The geometric phase is a fundamental quantity characterizing the holonomic feature of quantum systems. It is well known that the evolution operator of a quantum system undergoing a cyclic evolution can be simply written as the product of holonomic and dynamical components for the three special cases concerning the Berry phase, adiabatic non-Abelian geometric phase, and nonadiabatic Abelian geometric phase. However, for the most general case concerning the nonadiabatic non-Abelian geometric phase, how to separate the evolution operator into holonomic and dynamical components is a long-standing open problem. In this work, we solve this open problem.
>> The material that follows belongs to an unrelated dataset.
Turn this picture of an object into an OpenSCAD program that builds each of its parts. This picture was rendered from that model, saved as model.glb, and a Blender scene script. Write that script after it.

We show that the evolution operator of a quantum system can always be separated into the product of holonomy and dynamic operators. Based on it, we further derive a matrix representation of this separation formula for cyclic evolution, and give a necessary and sufficient condition for a general evolution being purely holonomic. Our finding is not only of theoretical interest itself, but also of vital importance for the application of quantum holonomy. It unifies the representations of all four types of evolution concerning the adiabatic/nonadiabatic Abelian/non-Abelian geometric phase, and provides a general approach to realizing purely holonomic evolution.